To kill for convenience … or for the sake of killing involves rather dire consequences, and the emotional value behind such killing is often as important as what is killed. That is, the lust [for] killing is also a matter that brings dire consequences, regardless of the particular living thing that is killed. This involves value judgments of a very important type, and I will not go into them tonight.
[... 12 paragraphs ...]
For a moment I didn’t know what to say. It was almost impossible to imagine Miss Cunningham indulging in such behavior. Then I remembered the date given by Seth, so I asked as casually as I could, “When did all this happen?”
[... 8 paragraphs ...]
Then the screen door opened. Dr. Levine, Miss Cunningham’s doctor, came out on the porch. He stood talking for a moment with a woman who remained inside. I thought: “I might as well ask him about Miss Cunningham anyway, regardless of what’s going on.” So I waited; in a moment, the doctor came down the steps. I walked over to him and said, “Hi Sam. Could I talk to you for a minute?”
He looked right through me, taking no notice of me at all. Since we were acquaintances, I was indignant. “Sam,” I said again, but he walked briskly past.
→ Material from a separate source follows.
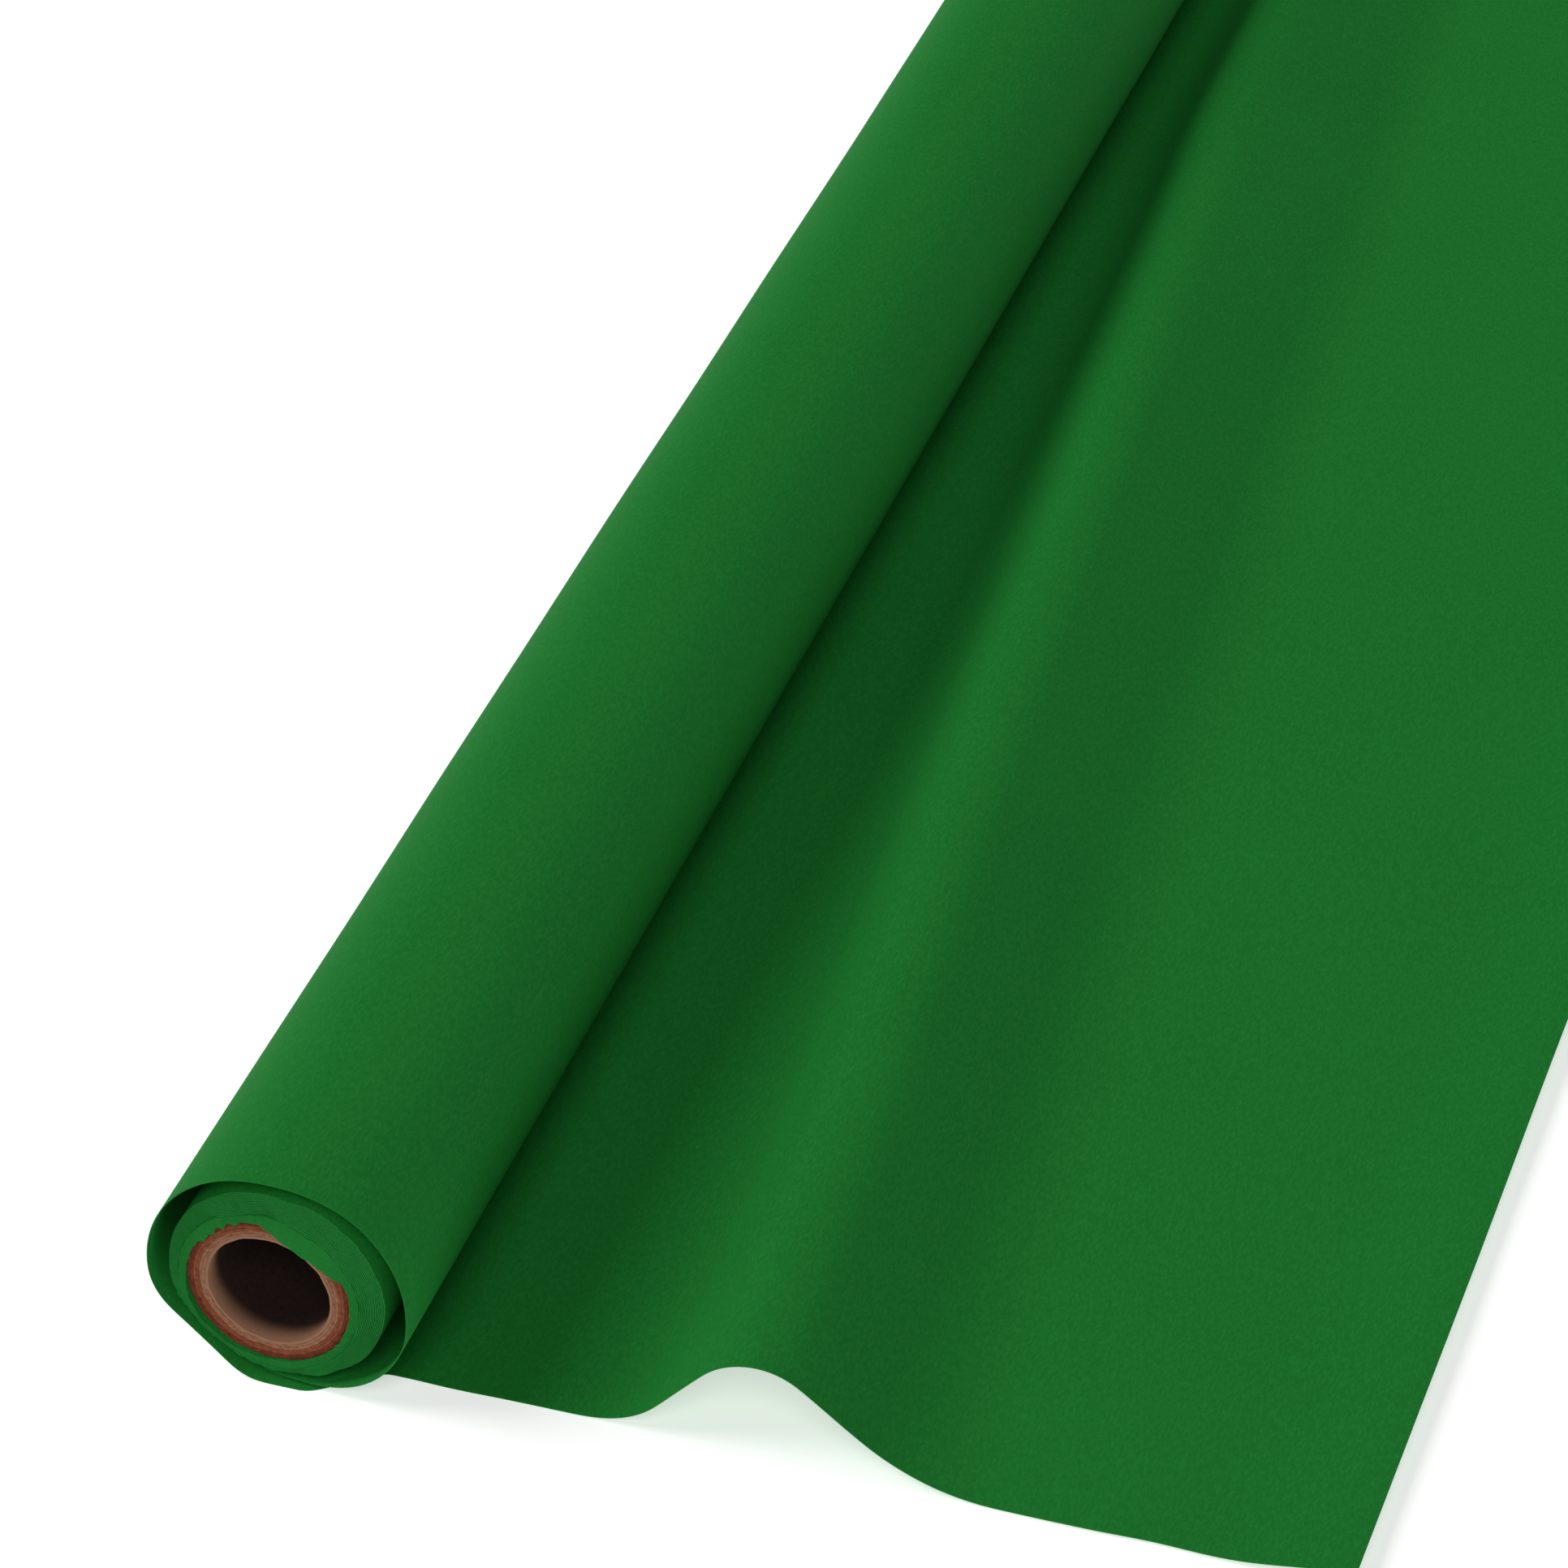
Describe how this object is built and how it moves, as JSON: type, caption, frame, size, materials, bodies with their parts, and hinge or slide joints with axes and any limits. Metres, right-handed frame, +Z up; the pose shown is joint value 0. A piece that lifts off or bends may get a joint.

I looked at him fully in the face, running ahead of him, ready to confront him with “What’s the matter with you?” But, instead, I realized that he didn’t see me. He never saw me at all.
[... 2 paragraphs ...]
All kinds of thoughts flooded to my mind. Consciousness was independent of the body — Seth was right — and if that was true, then there was no reason why he couldn’t be what he said he was: an independent personality, out of the flesh. But why hadn’t I caught on sooner? And why hadn’t I run up to see if the house mailbox had a name on it? I couldn’t wait till Rob came home so I could tell him what happened.
He was envious. I was triumphant. This time, I didn’t have to wait for him to report what I’d done while I was in a Seth trance. I’d been myself. “And I know it wasn’t a hallucination,” I said. “I was completely alert, and the whole thing brings up so many questions … and ideas for experiments.”
[... 1 paragraph ...]
Yet, as badly as I wanted to check this out, I just couldn’t bring myself to call Dr. Levine. “He’ll think I was out of my mind instead of out of my body,” I said. “And what excuse could I use? If I knew what the street was, I could at least say, ‘I thought I saw you on such-and-such a street.’ “
[... 1 paragraph ...]
“Well, I know I was out of my body. That’s what counts as far as I’m concerned,” I said. “In that ‘Idea Construction’ thing I didn’t seem to have a body — I seemed to just be my consciousness. So I never made any connection at first between the two experiences. …
We had no idea then that I would be involved in still more startling episodes with Miss Cunningham, but I grinned, looking out the window. I’d been on my first real “field trip.” I didn’t have to take everything Seth said on faith alone. The psychological time exercises suddenly took on greater significance. I was ready now to really use the inner senses. And almost immediately after this, Seth began his discussions on the nature of dream reality and the methods that would let us explore it for ourselves. If I could leave my body and go out into the physical world, then I didn’t see why I couldn’t leave it and explore the inner one.